* _Given problem_
Which lines below fall between the one containing "Write part 3 of" and the one containing "follicle's free part."? Repeat them exactly, counting both of those lines, and add nothing else.

* _Records for the task_

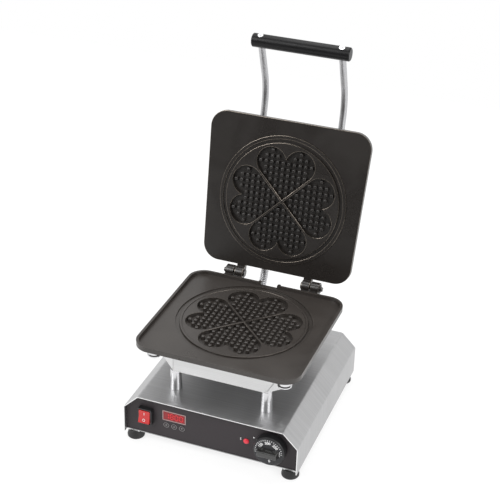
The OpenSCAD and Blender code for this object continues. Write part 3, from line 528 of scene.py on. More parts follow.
WHITE_PRINT = Gritty(
    "white_print", (0.82, 0.82, 0.82), 0.4, 0.55, 0.05, (0.7, 0.7, 0.7), 2200.0, 0.2, 0.4
)
GREY_PRINT = Gritty(
    "grey_print", (0.36, 0.35, 0.35), 0.45, 0.6, 0.05, (0.3, 0.29, 0.29), 2200.0, 0.2, 0.4
)
FRAME_PRINT = Gritty(
    "frame_print", (0.42, 0.3, 0.29), 0.4, 0.55, 0.05, (0.36, 0.26, 0.25), 2200.0, 0.2, 0.4
)
WOOL = Gritty("mineral_wool", (0.62, 0.57, 0.4), 0.8, 0.95, 0.7, (0.8, 0.76, 0.6), 260.0, 0.4, 0.2)
BOARD = Gritty("circuit_board", (0.03, 0.14, 0.06), 0.3, 0.5, 0.15, (0.3, 0.24, 0.1), 300.0, 0.1)
CREAM = Gritty("moulded_cream", (0.6, 0.55, 0.45), 0.35, 0.5, 0.1, (0.66, 0.62, 0.52), 500.0, 0.2)
WHITE_NYLON = Gritty("white_nylon", (0.7, 0.7, 0.68), 0.35, 0.5, 0.1, (0.76, 0.76, 0.74), 500.0)
ROCKER_RED = Lit(
    "rocker_red", (0.46, 0.008, 0.01), 0.16, 0.28, 0.03, (0.54, 0.02, 0.016), 900.0, 0.3, 0.5,
    0.4, 0.06, (1.0, 0.04, 0.02)
)
LAMP_RED = Lit(
    "lamp_red", (0.5, 0.012, 0.03), 0.12, 0.22, 0.02, (0.6, 0.03, 0.05), 900.0, 0.3, 0.5, 0.4,
    0.25, (1.0, 0.03, 0.06)
)
WINDOW_RED = Gritty(
    "window_red", (0.075, 0.003, 0.005), 0.14, 0.22, 0.02, (0.09, 0.005, 0.007), 900.0, 0.2, 0.4
)
DIGIT_RED = Lit(
    "digit_red", (0.5, 0.012, 0.018), 0.3, 0.4, 0.02, (0.5, 0.02, 0.024), 900.0, 0.2, 0.4, 0.0,
    0.2, (1.0, 0.03, 0.04)
)

# Finish, record slot and names of the CAD nodes that keep their own shape
NODE_FINISHES: tuple[tuple[Finish, str, tuple[str, ...]], ...] = (
    (PANEL_STEEL, "base_sheet", ("rear_panel",)),
    (DECK_STEEL, "base_sheet", ("bottom_cover",)),
    (FRONT_FOIL, "panel_black", ("front_panel",)),
    (
        ZINC,
        "zinc_screw",
        (
            "foot_screws", "leg_bolts", "lower_clamp_plate", "upper_clamp_plate",
            "lower_screws", "upper_screws", "dial_shaft", "clamp_screws",
        ),
    ),
    (WOOL, "wool", ("lower_insulation", "upper_insulation")),
    (TINTED_SHEATH, "element_sheath", ("lower_element", "upper_element")),
    (COPPER, "copper", ("thermostat_bulb",)),
    (
        TURNED_CHROME,
        "steel_polished",
        (
            "plate_foot_left", "plate_foot_right", "conduit_gland_base", "conduit_gland_lid",
            "grip_screws",
        ),
    ),
    (PIN_STEEL, "steel_polished", ("hinge_pin_left", "hinge_pin_right")),
    (PIN_STEEL, "zinc_screw", ("hinge_clips",)),
    (WINDOW_RED, "window_red", ("display_window",)),
    (FRAME_PRINT, "frame_light", ("display_frame",)),
    (BOARD, "board_green", ("timer_board",)),
    (KEY_CAP, "key_foil", ("key_left", "key_middle", "key_right")),
    (LAMP_RED, "lens_red", ("signal_lamp",)),
    (BLACK_PLASTIC, "plastic_black", ("lamp_holder", "power_relay", "gland_nut")),
    (CREAM, "bakelite", ("thermostat",)),
    (WHITE_NYLON, "terminal_white", ("terminal_block",)),
    (GROUND_ROD, "rod_steel", ("handle_rod_left", "handle_rod_right")),
)


# ---------- shaping ----------


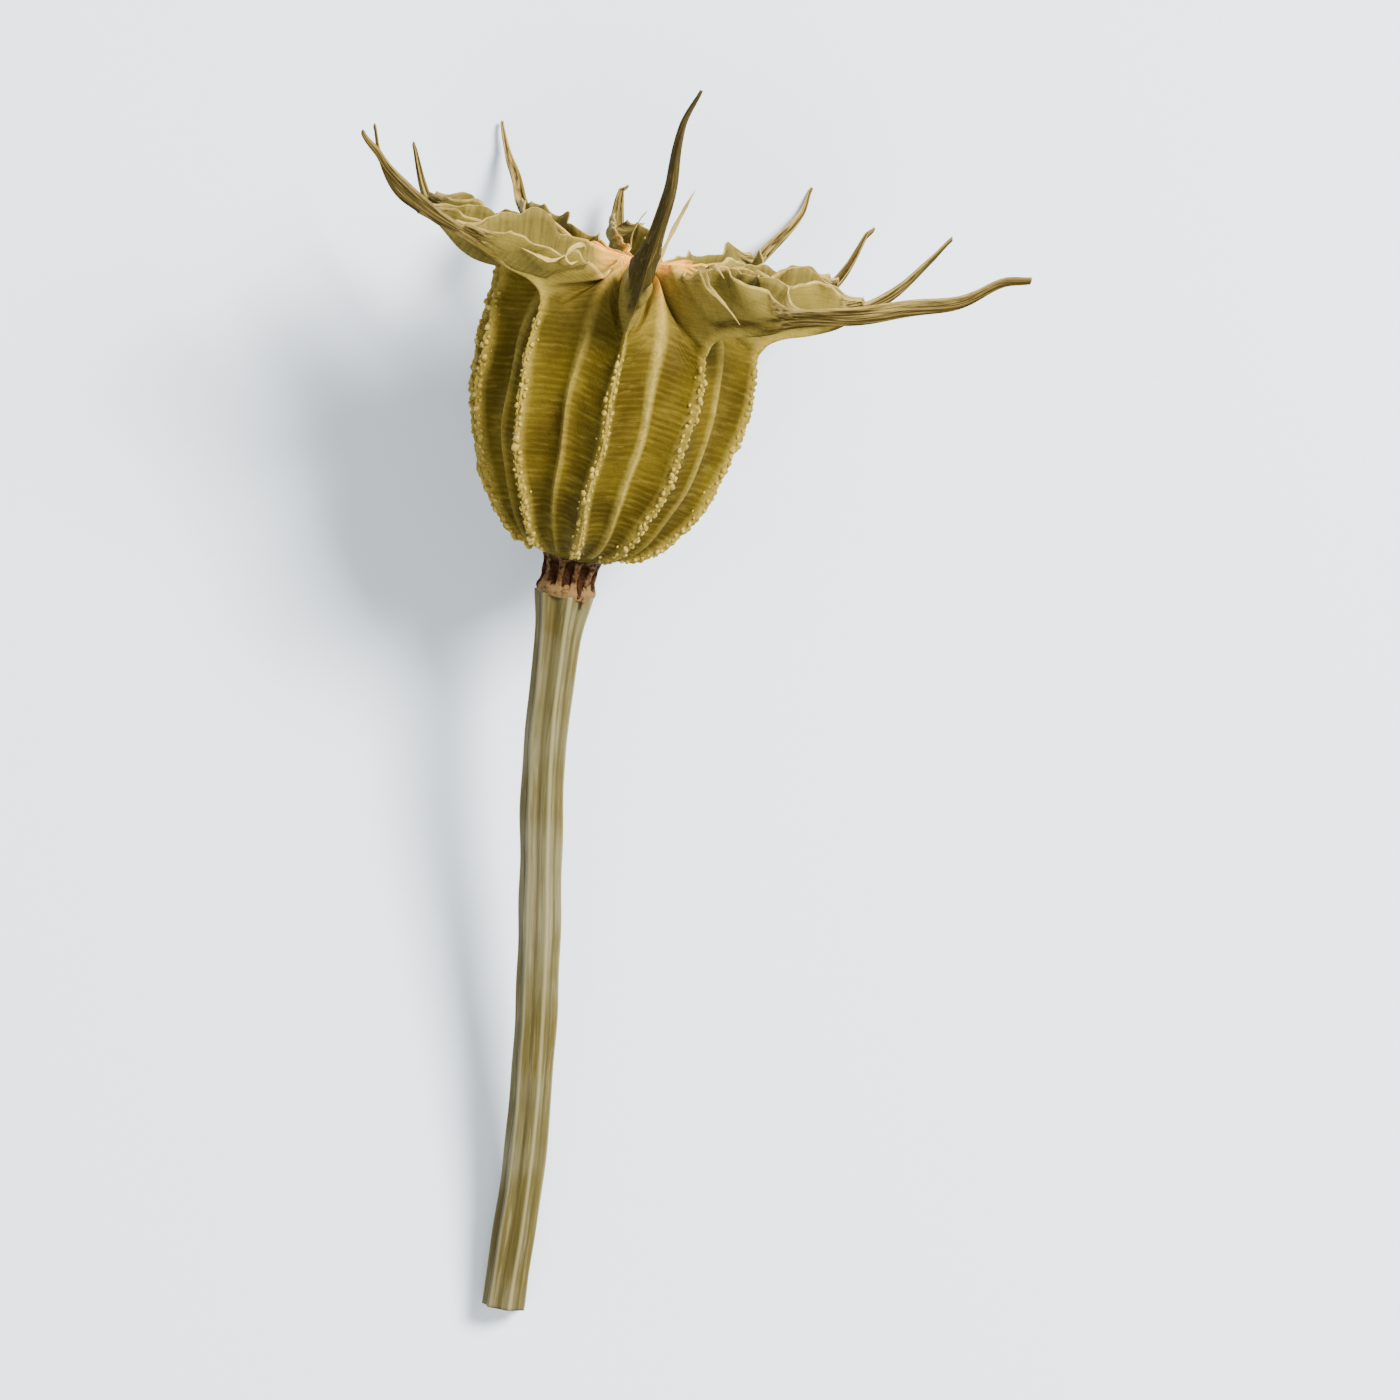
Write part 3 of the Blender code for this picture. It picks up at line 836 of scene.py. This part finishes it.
    def wing_lines(self, index: int, side: Side) -> WingLines:
        """The lines of half a follicle's free part.

        Waves raise and spread the lip, and a fallen lip sinks and leans out. Crinkles are
        sums of sine noise along the lip, and the beak curls by slow sines of the distance.
        """
        follicle, sign = FOLLICLES[index], side.value
        share = np.linspace(0, 1, self.wing_rows + 1)
        keel_out, keel_up = self.fitted(follicle, smooth_line(self.keel_wing, share))
        keel_up = keel_up + follicle.shoulder * (1 - smooth_step(keel_out, 10.0, follicle.reach - 1.0))
        out, up = self.fitted(follicle, smooth_line(self.lip_wing, share))
        beak = smooth_step(out, 11.0, 14.5)
        rooted = smooth_step(share, 0.0, 0.08)
        spread, depth = smooth_line(np.column_stack([self.lip_spread, self.trough_depth]), share).T
        slim = smooth_step(out, 0.9, 3.0) * (1 - smooth_step(out, 9.0, 13.0))
        spread = spread * (1 + (follicle.girth - 1) * slim)
        above_hub = np.maximum(up - self.hub_height, 0) * (1 - smooth_step(out, 10.0, 13.6))
        raised = 0.6 * follicle.shoulder * beak * (1 - smooth_step(out, 10.0, follicle.reach - 1.0))
        up = up - (1 - follicle.rise) * above_hub + raised
        waved = smooth_step(out, 2.0, 5.0) * (1 - smooth_step(out, 11.0, 13.5))
        phase = 2.4 * index + 1.3 * sign
        wave_up = self.wave_height * waved * np.sin(TURN * out / 4.3 + phase)
        wave_side = self.wave_spread * waved * np.sin(TURN * out / 3.7 + 1.7 * phase)
        slack_part = smooth_step(out, 1.6, 5.4) * (1 - smooth_step(out, 10.0, 13.5))
        fallen = max(sign * follicle.fall, 0) * slack_part
        lip_side = spread + follicle.girth * wave_side + 0.35 * fallen
        edge_up = up + wave_up - fallen

        lip = self.in_pod(follicle, out, edge_up, sign * lip_side)
        seam_out, seam_up = self.seam_body[-1]
        lip[0] = seam_out * outward(self.seam_azimuth(self.seam_number(index, side))) + seam_up * UP
        wall_width = self.lip_wall * (1 - 0.55 * beak)
        inner = self.in_pod(follicle, out, edge_up - 0.03,
                            sign * np.maximum(lip_side - wall_width, 0.3 * spread))
        top = 0.5 * (lip + inner) + 0.05 * (rooted * (1 - beak))[:, None] * UP
        floor = self.in_pod(follicle, out, up - depth - 0.7 * abs(follicle.fall) * slack_part, 0 * out)
        keel = self.in_pod(follicle, keel_out, keel_up, 0 * keel_out)

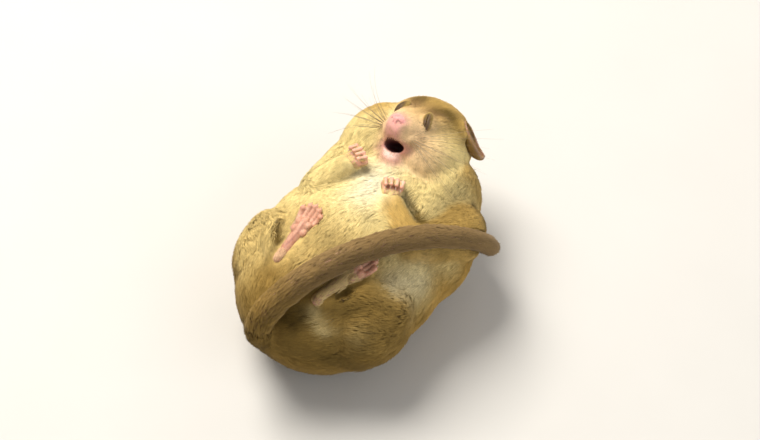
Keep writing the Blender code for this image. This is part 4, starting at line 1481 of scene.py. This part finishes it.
def whiskerLine(start, outward, lie, length):
    # outwards at first, then bent to its lie
    bend = start + outward.normalized() * length * 0.45
    tip = bend + lie.normalized() * length * 0.55
    steps = whiskerSettings["steps"]
    shares = [k / (steps - 1) for k in range(steps)]
    return [start.lerp(bend, t).lerp(bend.lerp(tip, t), t) for t in shares]


def whiskerLines(side):
    # rows of hairs from the side of the muzzle, longer to the rear
    rng = np.random.default_rng(5 + sides[side])
    forward, up, out = whiskerPad[0]
    lengths = whiskerSettings["lengths"]
    foremost, rearmost = whiskerSettings["shift"]
    for row, rise in enumerate(whiskerSettings["rises"]):
        for column, length in enumerate(lengths):
            share = column / (len(lengths) - 1)
            shift = foremost + (rearmost - foremost) * share + 0.12 * (row % 2)
            outside = out + 0.9 - 0.35 * abs(shift) - 0.5 * abs(rise)
            start = Vector((forward + shift, up + 1.35 * rise, outside))
            lean = Vector((0.25 * (1 - share), rise, 0)) + Vector(rng.normal(size=3) * 0.05)
            outward = Vector(whiskerSettings["out"][side]) + lean
            lie = Vector(whiskerSettings["lie"][side]) + lean * 1.2
            yield whiskerLine(start, outward, lie, length * rng.uniform(0.88, 1.04))


def makeWhiskers(side):
    # each is a thin tube drawn out to a point
    places, faces = [], []
    ring = whiskerSettings["sides"]
    thick, thin = whiskerSettings["radii"]
    for line in whiskerLines(side):
        first, last = len(places), len(line) - 1
        for s, centre in enumerate(line):
            run = (line[min(s + 1, last)] - line[max(s - 1, 0)]).normalized()
            axis = run.cross(Vector((0.3, 0.9, 0.1))).normalized()
            other = run.cross(axis)
            radius = thick + (thin - thick) * s / last
            for j in range(ring):
                angle = 2 * math.pi * j / ring
                place = centre + (axis * math.cos(angle) + other * math.sin(angle)) * radius
                places.append(headFrame @ headSide(place, side))
        for s in range(last):
            for j in range(ring):
                a, b = first + s * ring + j, first + s * ring + (j + 1) % ring
                faces.append((a, b, b + ring, a + ring))
        faces.append(tuple(first + j for j in range(ring - 1, -1, -1)))
        faces.append(tuple(first + last * ring + j for j in range(ring)))
    mesh = bpy.data.meshes.new("hairs_" + side)
    mesh.from_pydata(places, [], faces)
    whiskers = linked("hairs_" + side, mesh)
    edited(whiskers, pointInwardsOut)
    whiskers.data.shade_smooth()
    return whiskers


whiskerFinish = plainFinish("whiskerFinish", 1.5, whiskerSettings["colours"], Roughness=0.4)
for side in sides:
    settle(makeWhiskers(side), whiskerFinish, "whisker", "whiskers_" + side)


# floor, lights and camera

viewSettings = {
    "azimuth": 39.0, "elevation": 55.0, "distance": 0.300, "lens": 71.05,
    "shift": ((380 - 372) / 760, (236 - 220) / 760),
}
floorSettings = {"size": 3.0, "colours": ((0.62, 0.61, 0.59), (0.58, 0.57, 0.55))}
lightSettings = (  # name, direction it comes from, distance, size, power, colour
    ("keyLight", (-0.45, 0.05, 0.88), 0.55, 0.30, 4.7, (1.0, 0.95, 0.87)),
    ("fillLight", (0.88, 0.05, 0.45), 0.70, 0.60, 2.0, (0.97, 0.98, 1.0)),
    ("backLight", (0.10, 0.90, 0.55), 0.70, 0.50, 0.9, (1.0, 0.98, 0.94)),
)
worldSettings = {"Color": (1.0, 0.96, 0.90, 1.0), "Strength": 0.28}

floorFinish = plainFinish("floorFinish", 30.0, floorSettings["colours"], Roughness=0.8)
deselect()
bpy.ops.mesh.primitive_plane_add(size=floorSettings["size"])
floor = bpy.context.object
floor.name = "floor"
floor.data.materials.append(floorFinish)

target = bodyPoint((0.0, 0.0, 0.0))
azimuth, elevation = (math.radians(viewSettings[key]) for key in ("azimuth", "elevation"))
level = math.cos(elevation)
towards = Vector((level * math.sin(azimuth), -level * math.cos(azimuth), math.sin(elevation)))
bpy.ops.object.camera_add(location=target + towards * viewSettings["distance"])
camera = bpy.context.object
camera.rotation_euler = towards.to_track_quat("Z", "Y").to_euler()
camera.data.lens = viewSettings["lens"]
camera.data.clip_start = 0.01
camera.data.shift_x, camera.data.shift_y = viewSettings["shift"]
bpy.context.scene.camera = camera

for name, direction, distant, size, power, colour in lightSettings:
    direction = Vector(direction).normalized()
    bpy.ops.object.light_add(type="AREA", location=target + direction * distant)
    light = bpy.context.object
    light.name = name
    light.rotation_euler = direction.to_track_quat("Z", "Y").to_euler()
    light.data.size = size
    light.data.energy = power
    light.data.color = colour

world = bpy.data.worlds.new("studio")
world.use_nodes = True
for key, value in worldSettings.items():
    world.node_tree.nodes["Background"].inputs[key].default_value = value
bpy.context.scene.world = world
bpy.context.scene.view_settings.view_transform = "Standard"
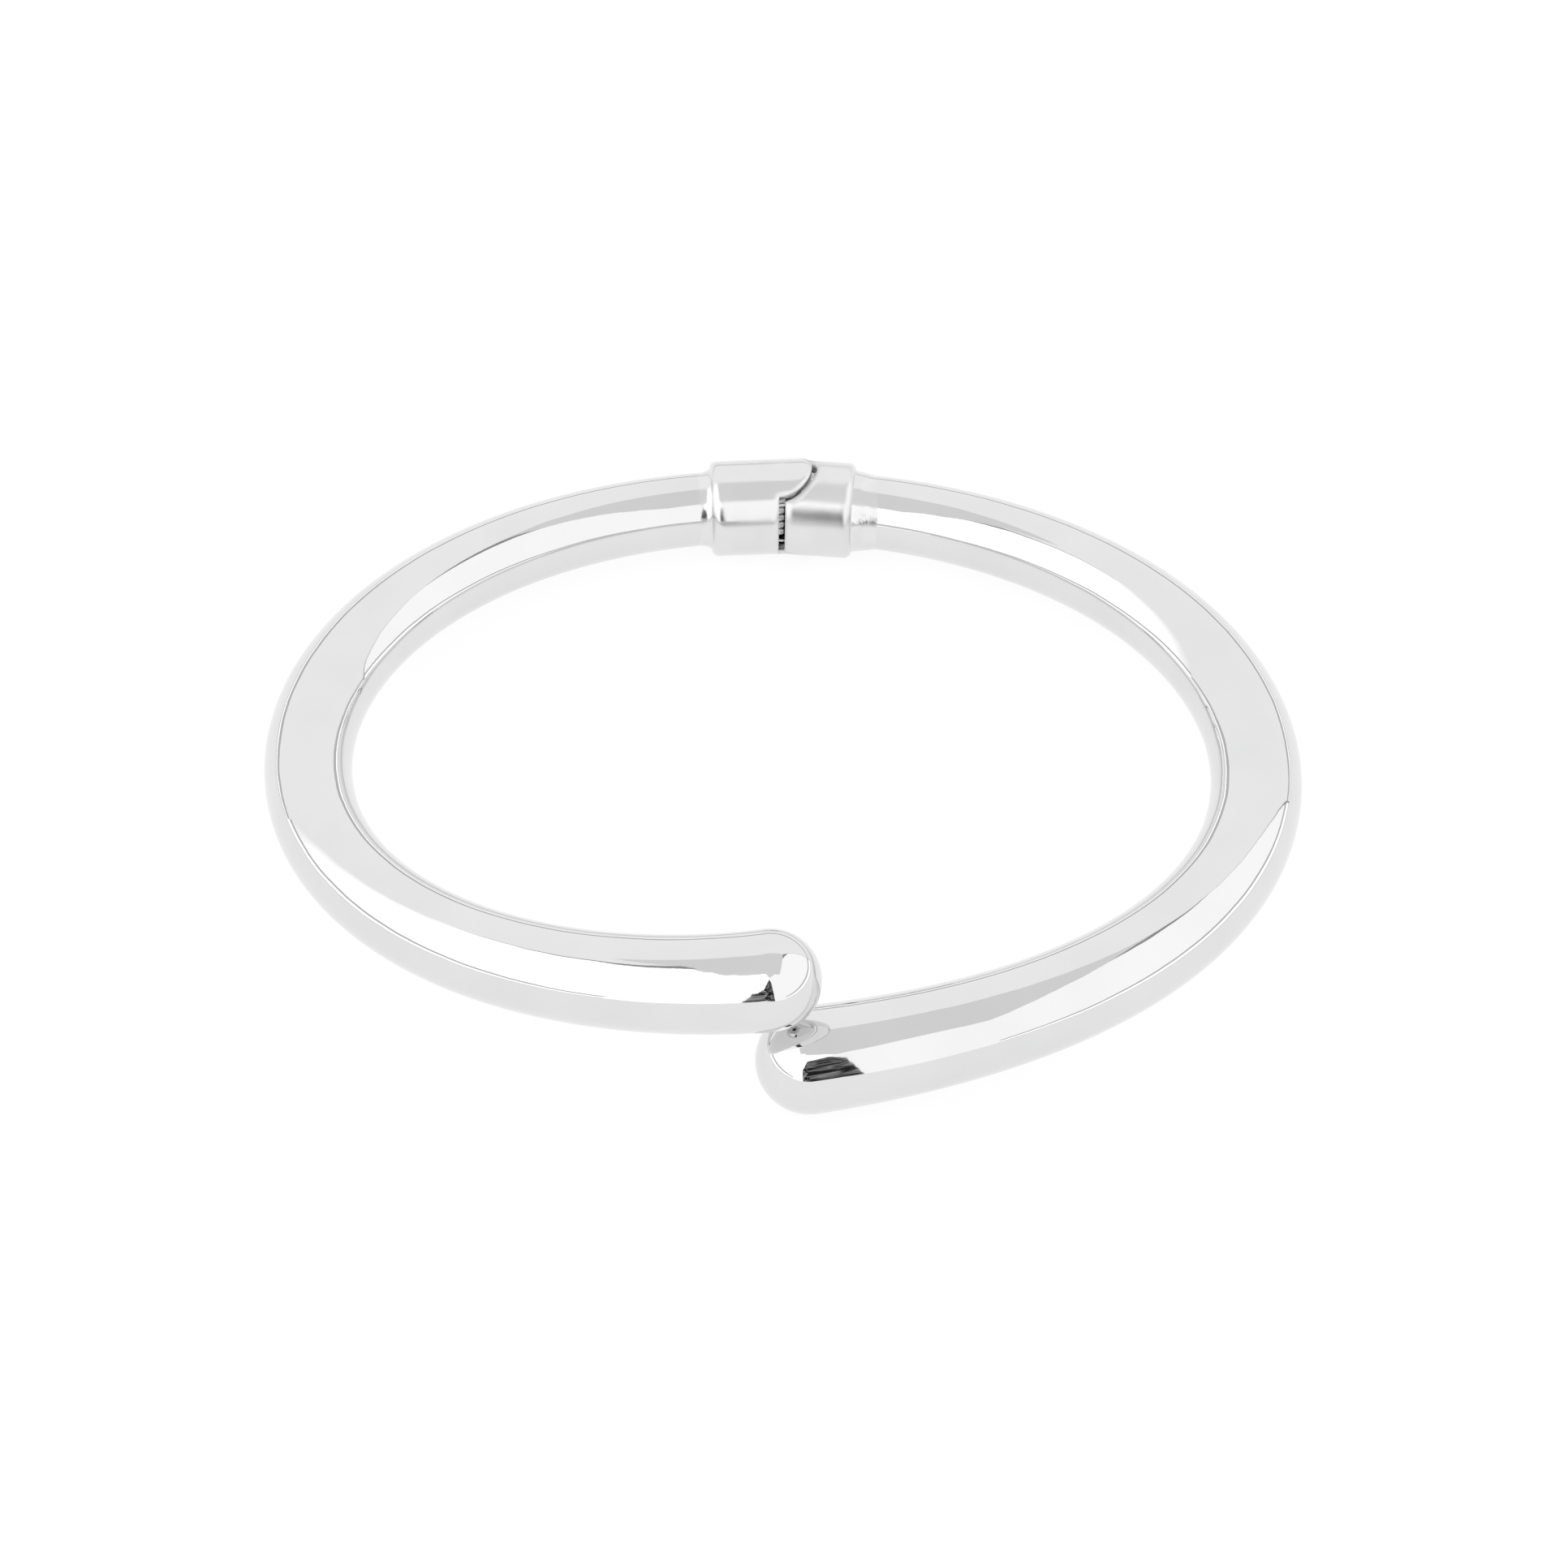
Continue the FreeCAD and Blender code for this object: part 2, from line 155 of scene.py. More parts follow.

* _Solution to the exercise_
Write part 3 of the Blender code for this picture. It picks up at line 836 of scene.py. This part finishes it.
    def wing_lines(self, index: int, side: Side) -> WingLines:
        """The lines of half a follicle's free part.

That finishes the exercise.